In an influential 2001 Harvard Law Review article, Elena Kagan, now a Supreme Court Justice, argued OIRA provides a crucial check on the actions of government bureaucrats. “From the beginning of the twentieth century onward,” she wrote, “many statutes authorizing agency action included open-ended grants of power, leaving to the relevant agency’s discretion major questions of public policy.” Since agency heads are appointed, this could lead to administrative inefficiencies and, potentially, abuses of power. OIRA’s review requires agencies to answer to the president 2014 an elected official who, unlike agency administrators, is accountable to the people.
But in practice, OIRA operates largely in secret, exempt from most requests under the Freedom of Information Act. It routinely declines to release the changes it has proposed, the evidence it has relied upon to make them, or the identities and affiliations of White House advisers and other agencies’ staff it has consulted. OIRA doesn’t even disclose the names and credentials of its employees other than its two most senior officials. (Repeated requests to the office for the backgrounds of its employees drew no response.)
According to a study by the Center for Progressive Reform, a nonprofit research and educational organization critical of the office, 84 percent of the EPA’s proposed rules from 2001 to 2011 featured changes suggested by OIRA as did 65 percent of other agencies’ regulations. Officially, OIRA’s “edits” are suggestions but they carry the weight of the White House and are typically accepted by the agency proposing the rule.
Among the rules OIRA has recently reshaped is a Federal Aviation Administration requirement on pilot rest. During its review, representatives of FedEx, UPS and other air-freight companies told OIRA that the dollar value of the pilots and aircraft that would be lost in fatigue-linked crashes would be far outweighed by the higher labor costs to the industry. The office successfully persuaded the FAA to exempt cargo pilots from the rule. (The regulation, protecting only passenger pilots, took effect this year.)
But the sphere in which OIRA’s involvement has been most pronounced is environmental rules. At OIRA’s prodding, the EPA removed manganese from a list of hazardous wastes and exempted certain types of engines, including motorcycles and snowmobiles, from a rule limiting emissions.
In 2008, an OIRA review by the Bush administration deleted a provision intended to protect plant life from the effects of ozone, a key component of smog. The EPA had proposed a sharp reduction in the permissible levels of ozone to protect forests and vegetation, which naturally remove carbon from the atmosphere. According to an investigation by the House Committee on Oversight and Government Reform, the White House summarily overturned the unanimous recommendation of the EPA’s Clean Air Scientific Advisory Committee and an array of expert testimony.

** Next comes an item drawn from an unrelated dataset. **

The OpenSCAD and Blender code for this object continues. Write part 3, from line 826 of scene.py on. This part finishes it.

“I don’t think OIRA has been shy about meddling in any aspect of the EPA’s work,” said Lisa Heinzerling, senior climate-policy counsel at the EPA in 2009 and the associate administrator of the office of policy in 2009 and 2010. “They really do a line-by-line edit 2014 sometimes that involves changing what the regulations mean,” she said.
In 2013 the Administrative Conference, an independent federal agency that reviews government administrative processes, released a study of OIRA’s effect on the application and interpretation of science the agencies gather and analyze to write rules. In examining a group of air-quality regulations, the study found that most of OIRA’s suggestions involved substantive changes. The report concluded that in some instances, the office has proposed changes to the basic science underlying the rules. These included revising numbers in tables created by the EPA, altering technical discussions and recommending different standards altogether.

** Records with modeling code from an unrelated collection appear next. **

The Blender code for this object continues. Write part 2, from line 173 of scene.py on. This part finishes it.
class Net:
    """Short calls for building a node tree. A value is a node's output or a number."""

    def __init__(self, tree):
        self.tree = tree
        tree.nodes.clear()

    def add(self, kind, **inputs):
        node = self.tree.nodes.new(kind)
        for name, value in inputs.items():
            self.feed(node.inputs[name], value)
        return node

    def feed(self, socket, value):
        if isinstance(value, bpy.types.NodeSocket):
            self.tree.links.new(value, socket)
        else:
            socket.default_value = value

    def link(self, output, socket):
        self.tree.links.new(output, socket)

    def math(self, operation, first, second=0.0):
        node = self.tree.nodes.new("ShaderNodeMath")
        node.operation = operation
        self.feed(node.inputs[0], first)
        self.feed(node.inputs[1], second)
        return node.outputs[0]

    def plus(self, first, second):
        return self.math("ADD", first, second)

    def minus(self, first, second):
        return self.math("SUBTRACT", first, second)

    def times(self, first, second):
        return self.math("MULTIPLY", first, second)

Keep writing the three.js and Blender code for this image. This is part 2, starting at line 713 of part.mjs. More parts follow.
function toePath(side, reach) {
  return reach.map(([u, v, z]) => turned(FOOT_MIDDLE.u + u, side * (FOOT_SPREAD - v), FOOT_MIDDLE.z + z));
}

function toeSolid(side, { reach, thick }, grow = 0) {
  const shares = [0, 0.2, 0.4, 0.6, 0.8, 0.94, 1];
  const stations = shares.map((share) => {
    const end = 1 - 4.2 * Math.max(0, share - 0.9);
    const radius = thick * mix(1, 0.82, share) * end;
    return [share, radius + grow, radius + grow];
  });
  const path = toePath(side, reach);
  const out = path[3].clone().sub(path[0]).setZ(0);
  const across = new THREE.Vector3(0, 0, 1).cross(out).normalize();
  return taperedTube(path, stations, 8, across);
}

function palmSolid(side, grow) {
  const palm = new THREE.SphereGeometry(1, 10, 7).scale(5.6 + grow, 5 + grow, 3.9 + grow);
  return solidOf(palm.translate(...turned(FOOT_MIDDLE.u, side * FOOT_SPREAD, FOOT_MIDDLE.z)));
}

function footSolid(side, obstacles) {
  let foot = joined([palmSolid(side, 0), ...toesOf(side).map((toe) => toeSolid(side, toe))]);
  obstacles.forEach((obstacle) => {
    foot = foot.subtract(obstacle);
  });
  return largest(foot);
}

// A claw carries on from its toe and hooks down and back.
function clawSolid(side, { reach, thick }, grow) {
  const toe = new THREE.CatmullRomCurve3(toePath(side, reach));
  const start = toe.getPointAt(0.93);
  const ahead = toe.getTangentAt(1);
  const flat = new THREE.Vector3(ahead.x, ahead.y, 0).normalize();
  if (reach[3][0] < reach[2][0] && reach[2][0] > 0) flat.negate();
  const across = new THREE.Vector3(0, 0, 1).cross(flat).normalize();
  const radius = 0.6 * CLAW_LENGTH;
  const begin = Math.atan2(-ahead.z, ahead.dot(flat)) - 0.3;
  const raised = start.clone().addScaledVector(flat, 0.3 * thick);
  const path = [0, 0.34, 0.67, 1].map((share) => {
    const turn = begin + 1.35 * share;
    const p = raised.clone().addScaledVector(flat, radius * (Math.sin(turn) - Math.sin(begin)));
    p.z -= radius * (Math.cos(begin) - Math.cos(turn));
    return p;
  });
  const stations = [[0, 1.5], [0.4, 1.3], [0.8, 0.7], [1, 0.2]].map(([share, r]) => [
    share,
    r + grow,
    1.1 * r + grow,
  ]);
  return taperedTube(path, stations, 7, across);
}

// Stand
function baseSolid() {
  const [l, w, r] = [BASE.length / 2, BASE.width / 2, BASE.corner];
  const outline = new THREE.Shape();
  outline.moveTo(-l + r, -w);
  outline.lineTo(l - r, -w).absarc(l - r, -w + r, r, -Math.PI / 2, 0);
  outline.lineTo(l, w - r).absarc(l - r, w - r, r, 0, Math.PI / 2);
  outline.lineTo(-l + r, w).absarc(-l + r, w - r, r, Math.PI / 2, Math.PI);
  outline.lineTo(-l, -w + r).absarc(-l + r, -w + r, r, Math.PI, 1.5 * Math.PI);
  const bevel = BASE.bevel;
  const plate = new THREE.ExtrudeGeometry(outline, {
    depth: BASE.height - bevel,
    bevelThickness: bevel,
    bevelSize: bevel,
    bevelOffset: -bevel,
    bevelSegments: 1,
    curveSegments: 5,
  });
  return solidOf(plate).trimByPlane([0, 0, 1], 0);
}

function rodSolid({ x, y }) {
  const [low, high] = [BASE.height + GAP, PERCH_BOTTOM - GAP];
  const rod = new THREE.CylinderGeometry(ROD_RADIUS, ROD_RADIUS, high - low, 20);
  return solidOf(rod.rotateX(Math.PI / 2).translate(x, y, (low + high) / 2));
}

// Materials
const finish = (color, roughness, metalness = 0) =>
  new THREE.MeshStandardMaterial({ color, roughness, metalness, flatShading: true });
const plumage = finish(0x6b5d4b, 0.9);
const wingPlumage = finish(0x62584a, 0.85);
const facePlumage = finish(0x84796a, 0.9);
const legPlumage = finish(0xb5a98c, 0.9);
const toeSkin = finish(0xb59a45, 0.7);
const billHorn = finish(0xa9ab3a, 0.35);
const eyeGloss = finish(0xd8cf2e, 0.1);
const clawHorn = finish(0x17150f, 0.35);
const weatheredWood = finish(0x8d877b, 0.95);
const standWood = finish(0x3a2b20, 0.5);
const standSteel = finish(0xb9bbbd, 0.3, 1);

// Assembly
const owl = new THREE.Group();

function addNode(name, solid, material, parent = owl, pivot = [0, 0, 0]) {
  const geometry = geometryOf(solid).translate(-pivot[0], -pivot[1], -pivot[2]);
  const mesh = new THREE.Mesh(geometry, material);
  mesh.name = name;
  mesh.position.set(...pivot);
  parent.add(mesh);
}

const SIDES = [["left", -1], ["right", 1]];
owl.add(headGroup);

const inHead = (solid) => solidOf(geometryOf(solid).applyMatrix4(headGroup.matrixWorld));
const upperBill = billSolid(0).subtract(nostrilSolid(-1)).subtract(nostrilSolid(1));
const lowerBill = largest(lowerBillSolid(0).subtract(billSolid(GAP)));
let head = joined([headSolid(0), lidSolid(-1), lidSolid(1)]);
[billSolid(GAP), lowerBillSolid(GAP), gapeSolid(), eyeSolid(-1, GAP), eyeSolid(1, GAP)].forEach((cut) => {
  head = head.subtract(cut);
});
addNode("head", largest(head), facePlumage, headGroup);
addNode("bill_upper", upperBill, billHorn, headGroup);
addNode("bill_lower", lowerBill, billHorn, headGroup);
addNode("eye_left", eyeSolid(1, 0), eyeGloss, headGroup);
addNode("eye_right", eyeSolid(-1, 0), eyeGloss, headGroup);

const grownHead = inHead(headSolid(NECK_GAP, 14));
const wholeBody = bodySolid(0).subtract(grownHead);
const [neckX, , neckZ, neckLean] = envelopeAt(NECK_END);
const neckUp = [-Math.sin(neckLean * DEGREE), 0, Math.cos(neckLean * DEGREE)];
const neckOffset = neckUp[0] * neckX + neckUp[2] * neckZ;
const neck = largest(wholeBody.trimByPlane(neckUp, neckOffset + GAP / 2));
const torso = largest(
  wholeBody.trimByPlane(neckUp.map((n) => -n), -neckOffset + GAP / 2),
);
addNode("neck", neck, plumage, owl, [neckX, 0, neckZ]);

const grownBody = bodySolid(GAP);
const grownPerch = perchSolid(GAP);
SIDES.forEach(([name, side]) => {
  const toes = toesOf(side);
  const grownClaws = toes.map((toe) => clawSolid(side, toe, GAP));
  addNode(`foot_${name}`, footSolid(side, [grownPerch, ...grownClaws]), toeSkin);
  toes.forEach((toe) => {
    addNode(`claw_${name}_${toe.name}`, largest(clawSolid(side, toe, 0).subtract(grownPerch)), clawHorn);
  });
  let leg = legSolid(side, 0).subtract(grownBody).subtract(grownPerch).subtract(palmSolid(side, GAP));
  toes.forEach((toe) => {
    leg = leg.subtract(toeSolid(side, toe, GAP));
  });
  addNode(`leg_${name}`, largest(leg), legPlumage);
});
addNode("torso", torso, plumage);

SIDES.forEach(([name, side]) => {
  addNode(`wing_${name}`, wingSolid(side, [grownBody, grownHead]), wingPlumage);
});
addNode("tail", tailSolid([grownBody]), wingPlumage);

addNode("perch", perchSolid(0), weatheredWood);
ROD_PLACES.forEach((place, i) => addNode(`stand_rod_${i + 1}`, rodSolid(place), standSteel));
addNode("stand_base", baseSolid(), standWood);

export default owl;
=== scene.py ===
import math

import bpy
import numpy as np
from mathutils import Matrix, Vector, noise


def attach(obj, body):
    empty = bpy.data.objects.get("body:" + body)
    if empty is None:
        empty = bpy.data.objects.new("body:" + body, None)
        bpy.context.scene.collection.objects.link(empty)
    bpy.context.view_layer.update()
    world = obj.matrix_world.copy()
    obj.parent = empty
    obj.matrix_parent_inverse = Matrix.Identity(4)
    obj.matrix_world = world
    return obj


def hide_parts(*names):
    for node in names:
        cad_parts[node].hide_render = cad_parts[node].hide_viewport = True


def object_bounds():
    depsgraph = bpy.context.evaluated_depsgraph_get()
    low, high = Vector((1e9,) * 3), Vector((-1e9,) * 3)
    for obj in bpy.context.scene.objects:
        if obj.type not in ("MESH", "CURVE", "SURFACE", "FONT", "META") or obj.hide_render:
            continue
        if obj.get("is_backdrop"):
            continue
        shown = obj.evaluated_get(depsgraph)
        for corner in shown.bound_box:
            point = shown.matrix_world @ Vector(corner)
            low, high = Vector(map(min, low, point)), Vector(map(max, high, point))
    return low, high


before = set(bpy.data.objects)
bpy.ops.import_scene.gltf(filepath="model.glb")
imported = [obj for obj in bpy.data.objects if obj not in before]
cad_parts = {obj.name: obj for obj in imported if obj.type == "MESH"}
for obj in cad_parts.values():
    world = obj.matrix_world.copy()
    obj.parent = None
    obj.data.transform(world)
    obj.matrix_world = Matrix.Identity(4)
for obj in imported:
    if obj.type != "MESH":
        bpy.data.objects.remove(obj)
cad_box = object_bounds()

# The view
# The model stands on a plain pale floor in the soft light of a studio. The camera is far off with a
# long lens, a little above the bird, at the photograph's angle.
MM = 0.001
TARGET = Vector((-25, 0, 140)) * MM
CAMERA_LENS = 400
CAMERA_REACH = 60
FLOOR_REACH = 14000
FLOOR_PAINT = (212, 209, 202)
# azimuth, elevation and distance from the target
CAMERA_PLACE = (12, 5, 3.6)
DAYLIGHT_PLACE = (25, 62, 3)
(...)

“OIRA review makes the science done by the agency a façade,” said Wendy Wagner, author of the study and the Joe A. Worsham Centennial Professor at the University of Texas Law School. “It gives the impression that rules are much more based on science than they end up being.”
The Rise of a Federal Power
Congress created OIRA in 1980 to prevent federal agencies from demanding excessive amounts of data from public and private parties. President Reagan greatly expanded its powers, signing an executive order that gave the office the authority to review all federal rules. This was an important change, since most laws say the rules are to be written by the relevant Cabinet agency, not the president and his aides. At the time, Reagan’s move kicked up controversy 2014 still alive today 2014 about whether it was appropriate for the White House to have such a direct say in government rulemaking.
Since then, both Republican and Democratic presidents have signed executive orders enshrining OIRA’s pivotal role.
OIRA gets three passes at each rule it audits. First is the informal review, which takes place before a proposed rule is officially submitted. Informal review could include memos, phone calls, in-person conversations and the swapping of early drafts. This process unfolds in secret. Documents generated as part of the executive branch’s policy deliberations are exempt from the Freedom of Information Act.
The office then reviews a draft of the proposed rule and the final version.
Proponents of this process depict OIRA as a counselor, providing a neutral, fresh look at long, complex regulatory documents; double-checking cost-benefit analyses; and ensuring regulations are “consistent” with “the President’s priorities,” as a guiding executive order states. Proponents also point out that while OIRA’s chief and deputy are presidential appointees, its staff is career civil servants, which precludes the pushing of a political agenda.
Cass R. Sunstein, a prominent legal scholar who led OIRA from 2009 to 2012, rejects many criticisms of the office, namely that it lacks transparency and that its suggested changes and delays are politically motivated. Sunstein, now a law professor at Harvard, responded neither to ProPublica’s requests for an interview nor to written questions.
In a 2013 article, Sunstein said OIRA largely functions as an “aggregator” of information from the executive branch and the public on any given regulation. Sunstein acknowledged that OIRA plays a substantive role in a rule’s economic aspects, but said it does not rethink scientific conclusions. “When scientific issues are engaged, there is no ‘political interference with science’ (in my experience),” he wrote. “Scientific issues are explored as such by people who are competent to explore them.”